• Given request
Keep to the lines between the one holding "at_pattern(spool(), ROD_PITCH_R, (n,))[0])" and the one holding "if empty is", inclusive, and write them out exactly.

• Stored data
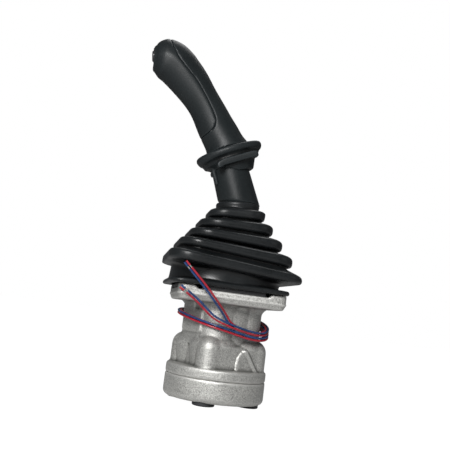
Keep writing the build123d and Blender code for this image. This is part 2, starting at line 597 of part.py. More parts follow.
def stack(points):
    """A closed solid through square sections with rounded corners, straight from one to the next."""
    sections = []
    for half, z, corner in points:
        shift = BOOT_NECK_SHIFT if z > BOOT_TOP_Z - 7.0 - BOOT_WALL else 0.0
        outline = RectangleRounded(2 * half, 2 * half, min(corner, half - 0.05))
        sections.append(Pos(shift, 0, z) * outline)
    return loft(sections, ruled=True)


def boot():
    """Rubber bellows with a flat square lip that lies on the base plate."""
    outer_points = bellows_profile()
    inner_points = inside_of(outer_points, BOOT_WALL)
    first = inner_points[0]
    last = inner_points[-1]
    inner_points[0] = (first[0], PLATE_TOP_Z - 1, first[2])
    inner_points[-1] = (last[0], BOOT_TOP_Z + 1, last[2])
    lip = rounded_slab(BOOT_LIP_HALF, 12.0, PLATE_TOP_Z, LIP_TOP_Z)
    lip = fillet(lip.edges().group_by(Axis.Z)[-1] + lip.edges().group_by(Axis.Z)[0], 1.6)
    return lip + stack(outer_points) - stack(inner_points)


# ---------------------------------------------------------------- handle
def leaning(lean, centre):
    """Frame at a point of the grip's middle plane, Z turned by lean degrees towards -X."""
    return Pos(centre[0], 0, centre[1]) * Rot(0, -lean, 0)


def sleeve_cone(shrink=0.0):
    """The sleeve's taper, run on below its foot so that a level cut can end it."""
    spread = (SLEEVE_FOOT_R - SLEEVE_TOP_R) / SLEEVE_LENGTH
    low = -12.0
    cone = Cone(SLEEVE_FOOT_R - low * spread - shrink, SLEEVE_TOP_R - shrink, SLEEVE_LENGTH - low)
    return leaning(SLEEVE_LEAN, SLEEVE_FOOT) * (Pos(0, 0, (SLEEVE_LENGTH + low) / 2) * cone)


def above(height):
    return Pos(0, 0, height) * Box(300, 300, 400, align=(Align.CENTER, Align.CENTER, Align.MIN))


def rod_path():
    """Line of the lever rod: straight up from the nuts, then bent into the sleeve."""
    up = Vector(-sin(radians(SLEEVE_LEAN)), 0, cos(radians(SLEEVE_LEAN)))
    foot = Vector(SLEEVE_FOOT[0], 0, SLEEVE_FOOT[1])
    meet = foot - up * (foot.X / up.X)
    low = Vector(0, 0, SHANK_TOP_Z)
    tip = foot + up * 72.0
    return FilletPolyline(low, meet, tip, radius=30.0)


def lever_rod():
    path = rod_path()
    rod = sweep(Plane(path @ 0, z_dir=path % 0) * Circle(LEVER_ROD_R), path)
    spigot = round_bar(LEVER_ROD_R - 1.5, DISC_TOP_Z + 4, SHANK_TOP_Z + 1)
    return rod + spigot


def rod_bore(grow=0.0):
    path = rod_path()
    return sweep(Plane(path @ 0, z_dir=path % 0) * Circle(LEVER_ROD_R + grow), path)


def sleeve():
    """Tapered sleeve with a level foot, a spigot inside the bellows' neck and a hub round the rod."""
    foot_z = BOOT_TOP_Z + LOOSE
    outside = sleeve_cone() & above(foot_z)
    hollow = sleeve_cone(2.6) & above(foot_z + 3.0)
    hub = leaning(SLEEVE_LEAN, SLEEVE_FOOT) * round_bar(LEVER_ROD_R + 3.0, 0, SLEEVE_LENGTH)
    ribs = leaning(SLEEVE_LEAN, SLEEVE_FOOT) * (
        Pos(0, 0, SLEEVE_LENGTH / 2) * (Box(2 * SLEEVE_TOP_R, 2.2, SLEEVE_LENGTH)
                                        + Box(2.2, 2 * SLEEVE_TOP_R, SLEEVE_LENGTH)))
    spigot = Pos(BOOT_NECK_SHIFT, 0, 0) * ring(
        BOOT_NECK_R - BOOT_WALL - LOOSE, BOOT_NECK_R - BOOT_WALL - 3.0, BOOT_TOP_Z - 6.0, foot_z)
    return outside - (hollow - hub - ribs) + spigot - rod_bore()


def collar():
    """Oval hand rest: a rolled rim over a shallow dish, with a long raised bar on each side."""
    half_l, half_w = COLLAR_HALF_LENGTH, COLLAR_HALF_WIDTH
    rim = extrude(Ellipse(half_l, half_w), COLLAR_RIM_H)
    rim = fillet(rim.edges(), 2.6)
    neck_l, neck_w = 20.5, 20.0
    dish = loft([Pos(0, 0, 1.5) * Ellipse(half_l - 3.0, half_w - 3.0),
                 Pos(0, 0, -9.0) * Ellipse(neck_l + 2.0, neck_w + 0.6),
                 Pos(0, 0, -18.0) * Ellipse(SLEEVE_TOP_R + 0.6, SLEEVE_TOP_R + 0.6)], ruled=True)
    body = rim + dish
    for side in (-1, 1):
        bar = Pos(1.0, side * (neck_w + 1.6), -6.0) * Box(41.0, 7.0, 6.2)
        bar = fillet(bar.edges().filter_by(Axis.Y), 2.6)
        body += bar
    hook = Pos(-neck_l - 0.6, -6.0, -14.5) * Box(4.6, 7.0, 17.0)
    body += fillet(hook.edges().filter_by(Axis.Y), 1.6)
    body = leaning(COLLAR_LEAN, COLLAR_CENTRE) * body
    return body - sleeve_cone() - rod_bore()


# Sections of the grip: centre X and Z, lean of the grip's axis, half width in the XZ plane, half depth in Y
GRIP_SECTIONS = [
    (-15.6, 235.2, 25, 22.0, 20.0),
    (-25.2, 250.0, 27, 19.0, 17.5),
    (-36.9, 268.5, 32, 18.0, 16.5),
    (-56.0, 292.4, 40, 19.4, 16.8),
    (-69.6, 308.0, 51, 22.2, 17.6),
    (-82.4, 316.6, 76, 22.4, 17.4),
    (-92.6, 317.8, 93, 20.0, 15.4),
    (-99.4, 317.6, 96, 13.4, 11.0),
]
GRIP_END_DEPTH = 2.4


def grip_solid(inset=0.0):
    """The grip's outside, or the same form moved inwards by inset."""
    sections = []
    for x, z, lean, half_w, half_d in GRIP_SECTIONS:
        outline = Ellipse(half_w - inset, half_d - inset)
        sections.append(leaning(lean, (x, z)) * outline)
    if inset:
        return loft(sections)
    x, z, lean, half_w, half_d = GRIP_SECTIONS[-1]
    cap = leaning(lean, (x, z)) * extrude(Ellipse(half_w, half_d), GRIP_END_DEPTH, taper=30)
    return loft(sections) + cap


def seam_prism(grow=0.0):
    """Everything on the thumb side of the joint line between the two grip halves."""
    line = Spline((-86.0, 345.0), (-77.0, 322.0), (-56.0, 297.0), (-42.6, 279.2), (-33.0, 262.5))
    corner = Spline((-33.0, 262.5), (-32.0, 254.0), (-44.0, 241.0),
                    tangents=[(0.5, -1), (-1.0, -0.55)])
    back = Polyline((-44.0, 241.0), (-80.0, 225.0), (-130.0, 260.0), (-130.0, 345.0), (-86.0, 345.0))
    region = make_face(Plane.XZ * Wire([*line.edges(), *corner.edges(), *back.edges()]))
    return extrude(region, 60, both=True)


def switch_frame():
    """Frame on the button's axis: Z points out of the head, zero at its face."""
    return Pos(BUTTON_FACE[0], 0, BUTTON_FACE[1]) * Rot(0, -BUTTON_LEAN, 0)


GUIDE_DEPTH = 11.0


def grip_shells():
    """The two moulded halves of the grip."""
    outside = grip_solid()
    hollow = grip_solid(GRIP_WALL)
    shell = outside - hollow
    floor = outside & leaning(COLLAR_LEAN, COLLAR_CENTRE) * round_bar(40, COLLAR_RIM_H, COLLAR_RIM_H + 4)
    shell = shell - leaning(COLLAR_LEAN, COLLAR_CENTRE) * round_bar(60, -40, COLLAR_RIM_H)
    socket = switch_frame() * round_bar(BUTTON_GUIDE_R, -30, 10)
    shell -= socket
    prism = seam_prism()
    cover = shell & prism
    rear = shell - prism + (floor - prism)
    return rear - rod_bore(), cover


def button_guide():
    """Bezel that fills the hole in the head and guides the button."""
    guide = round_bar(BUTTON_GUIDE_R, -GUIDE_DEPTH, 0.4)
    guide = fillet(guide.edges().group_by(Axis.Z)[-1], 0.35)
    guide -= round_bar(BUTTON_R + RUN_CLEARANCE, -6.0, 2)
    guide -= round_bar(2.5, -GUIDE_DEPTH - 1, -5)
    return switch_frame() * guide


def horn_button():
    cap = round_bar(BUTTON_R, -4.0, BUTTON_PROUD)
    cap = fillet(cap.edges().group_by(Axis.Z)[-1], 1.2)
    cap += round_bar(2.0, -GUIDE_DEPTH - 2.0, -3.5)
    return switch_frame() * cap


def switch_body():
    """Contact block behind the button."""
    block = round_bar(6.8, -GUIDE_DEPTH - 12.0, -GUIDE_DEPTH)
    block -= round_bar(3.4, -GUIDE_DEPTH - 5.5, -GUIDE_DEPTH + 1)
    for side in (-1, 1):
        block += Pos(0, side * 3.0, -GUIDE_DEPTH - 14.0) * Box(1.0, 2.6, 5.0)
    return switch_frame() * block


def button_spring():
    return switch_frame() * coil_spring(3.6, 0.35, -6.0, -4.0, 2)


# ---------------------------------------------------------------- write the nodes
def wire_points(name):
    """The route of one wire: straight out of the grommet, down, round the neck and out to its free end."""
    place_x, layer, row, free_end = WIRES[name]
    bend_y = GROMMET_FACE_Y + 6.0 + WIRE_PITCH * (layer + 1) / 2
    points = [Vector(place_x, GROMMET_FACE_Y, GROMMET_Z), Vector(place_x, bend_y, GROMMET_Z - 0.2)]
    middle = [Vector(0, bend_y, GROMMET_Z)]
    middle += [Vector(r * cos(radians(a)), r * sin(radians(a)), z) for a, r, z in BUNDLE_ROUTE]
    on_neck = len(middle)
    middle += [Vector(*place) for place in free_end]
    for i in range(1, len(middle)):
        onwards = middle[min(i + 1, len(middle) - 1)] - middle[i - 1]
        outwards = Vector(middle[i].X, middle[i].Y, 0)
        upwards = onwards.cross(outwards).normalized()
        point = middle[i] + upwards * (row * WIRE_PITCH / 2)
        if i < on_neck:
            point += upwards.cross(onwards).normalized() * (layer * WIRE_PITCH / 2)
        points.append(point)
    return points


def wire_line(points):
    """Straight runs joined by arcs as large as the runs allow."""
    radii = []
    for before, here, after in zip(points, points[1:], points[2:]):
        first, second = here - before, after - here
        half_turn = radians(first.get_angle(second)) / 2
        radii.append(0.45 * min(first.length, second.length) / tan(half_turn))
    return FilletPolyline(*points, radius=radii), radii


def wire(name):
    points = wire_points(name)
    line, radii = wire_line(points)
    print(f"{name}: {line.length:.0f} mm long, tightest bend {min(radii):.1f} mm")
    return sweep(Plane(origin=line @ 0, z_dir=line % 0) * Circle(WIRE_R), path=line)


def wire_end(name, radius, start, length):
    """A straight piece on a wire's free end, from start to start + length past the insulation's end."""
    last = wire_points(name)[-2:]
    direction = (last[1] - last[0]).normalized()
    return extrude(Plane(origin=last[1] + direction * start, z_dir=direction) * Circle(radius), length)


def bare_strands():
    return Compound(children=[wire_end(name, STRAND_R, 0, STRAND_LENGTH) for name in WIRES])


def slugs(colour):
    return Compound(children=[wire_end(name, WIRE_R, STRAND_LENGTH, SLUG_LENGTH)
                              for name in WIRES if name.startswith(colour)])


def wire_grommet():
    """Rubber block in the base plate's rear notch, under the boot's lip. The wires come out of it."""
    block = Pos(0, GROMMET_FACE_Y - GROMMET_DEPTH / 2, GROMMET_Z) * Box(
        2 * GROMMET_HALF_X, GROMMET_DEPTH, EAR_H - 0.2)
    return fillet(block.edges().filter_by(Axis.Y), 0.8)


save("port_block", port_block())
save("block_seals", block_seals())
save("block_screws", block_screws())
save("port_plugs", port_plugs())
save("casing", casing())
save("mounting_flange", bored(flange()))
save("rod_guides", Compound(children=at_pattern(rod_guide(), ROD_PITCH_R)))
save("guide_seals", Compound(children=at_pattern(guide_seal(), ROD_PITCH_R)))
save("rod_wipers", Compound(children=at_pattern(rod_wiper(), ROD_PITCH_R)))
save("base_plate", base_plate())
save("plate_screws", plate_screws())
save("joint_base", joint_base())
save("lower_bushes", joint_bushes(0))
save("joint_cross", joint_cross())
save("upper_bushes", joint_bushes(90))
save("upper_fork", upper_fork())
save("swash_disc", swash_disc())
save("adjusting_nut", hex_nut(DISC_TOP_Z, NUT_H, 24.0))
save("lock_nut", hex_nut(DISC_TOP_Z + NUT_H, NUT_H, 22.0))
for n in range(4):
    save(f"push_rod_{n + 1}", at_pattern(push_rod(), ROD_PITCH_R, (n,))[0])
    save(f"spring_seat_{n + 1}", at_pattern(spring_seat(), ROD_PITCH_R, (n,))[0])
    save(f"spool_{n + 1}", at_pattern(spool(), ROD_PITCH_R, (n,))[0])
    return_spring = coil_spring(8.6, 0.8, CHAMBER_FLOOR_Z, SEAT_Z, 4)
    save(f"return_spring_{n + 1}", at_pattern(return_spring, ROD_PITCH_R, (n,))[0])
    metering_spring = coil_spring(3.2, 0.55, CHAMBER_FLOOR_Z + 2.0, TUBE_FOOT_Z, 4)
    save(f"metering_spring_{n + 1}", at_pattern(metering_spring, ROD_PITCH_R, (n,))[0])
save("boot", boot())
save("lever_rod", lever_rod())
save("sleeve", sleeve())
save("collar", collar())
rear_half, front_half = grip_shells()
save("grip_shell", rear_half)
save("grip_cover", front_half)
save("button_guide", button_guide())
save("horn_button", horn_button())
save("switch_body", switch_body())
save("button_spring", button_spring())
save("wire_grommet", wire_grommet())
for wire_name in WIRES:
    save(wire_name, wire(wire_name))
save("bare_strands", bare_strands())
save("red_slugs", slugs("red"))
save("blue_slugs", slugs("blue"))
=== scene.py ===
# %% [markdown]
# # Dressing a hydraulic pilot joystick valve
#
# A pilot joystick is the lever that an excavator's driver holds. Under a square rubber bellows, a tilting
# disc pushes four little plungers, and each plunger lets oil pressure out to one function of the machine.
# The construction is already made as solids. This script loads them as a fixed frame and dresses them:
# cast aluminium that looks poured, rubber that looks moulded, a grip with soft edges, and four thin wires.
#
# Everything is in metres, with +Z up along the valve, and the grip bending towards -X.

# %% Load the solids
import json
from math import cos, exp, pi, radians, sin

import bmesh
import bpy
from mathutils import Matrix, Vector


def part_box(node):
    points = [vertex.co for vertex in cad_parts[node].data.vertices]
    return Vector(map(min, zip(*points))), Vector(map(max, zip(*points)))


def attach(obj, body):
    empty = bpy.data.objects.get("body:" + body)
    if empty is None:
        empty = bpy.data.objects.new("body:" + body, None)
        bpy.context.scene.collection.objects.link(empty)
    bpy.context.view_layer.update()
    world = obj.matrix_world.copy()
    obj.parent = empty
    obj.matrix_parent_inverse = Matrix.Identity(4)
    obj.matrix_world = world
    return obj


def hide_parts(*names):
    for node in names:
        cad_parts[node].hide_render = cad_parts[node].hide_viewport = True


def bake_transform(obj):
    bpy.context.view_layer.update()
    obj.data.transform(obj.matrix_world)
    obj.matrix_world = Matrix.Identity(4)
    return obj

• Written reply
    save(f"spool_{n + 1}", at_pattern(spool(), ROD_PITCH_R, (n,))[0])
    return_spring = coil_spring(8.6, 0.8, CHAMBER_FLOOR_Z, SEAT_Z, 4)
    save(f"return_spring_{n + 1}", at_pattern(return_spring, ROD_PITCH_R, (n,))[0])
    metering_spring = coil_spring(3.2, 0.55, CHAMBER_FLOOR_Z + 2.0, TUBE_FOOT_Z, 4)
    save(f"metering_spring_{n + 1}", at_pattern(metering_spring, ROD_PITCH_R, (n,))[0])
save("boot", boot())
save("lever_rod", lever_rod())
save("sleeve", sleeve())
save("collar", collar())
rear_half, front_half = grip_shells()
save("grip_shell", rear_half)
save("grip_cover", front_half)
save("button_guide", button_guide())
save("horn_button", horn_button())
save("switch_body", switch_body())
save("button_spring", button_spring())
save("wire_grommet", wire_grommet())
for wire_name in WIRES:
    save(wire_name, wire(wire_name))
save("bare_strands", bare_strands())
save("red_slugs", slugs("red"))
save("blue_slugs", slugs("blue"))
=== scene.py ===
# %% [markdown]
# # Dressing a hydraulic pilot joystick valve
#
# A pilot joystick is the lever that an excavator's driver holds. Under a square rubber bellows, a tilting
# disc pushes four little plungers, and each plunger lets oil pressure out to one function of the machine.
# The construction is already made as solids. This script loads them as a fixed frame and dresses them:
# cast aluminium that looks poured, rubber that looks moulded, a grip with soft edges, and four thin wires.
#
# Everything is in metres, with +Z up along the valve, and the grip bending towards -X.

# %% Load the solids
import json
from math import cos, exp, pi, radians, sin

import bmesh
import bpy
from mathutils import Matrix, Vector


def part_box(node):
    points = [vertex.co for vertex in cad_parts[node].data.vertices]
    return Vector(map(min, zip(*points))), Vector(map(max, zip(*points)))


def attach(obj, body):
    empty = bpy.data.objects.get("body:" + body)
    if empty is None:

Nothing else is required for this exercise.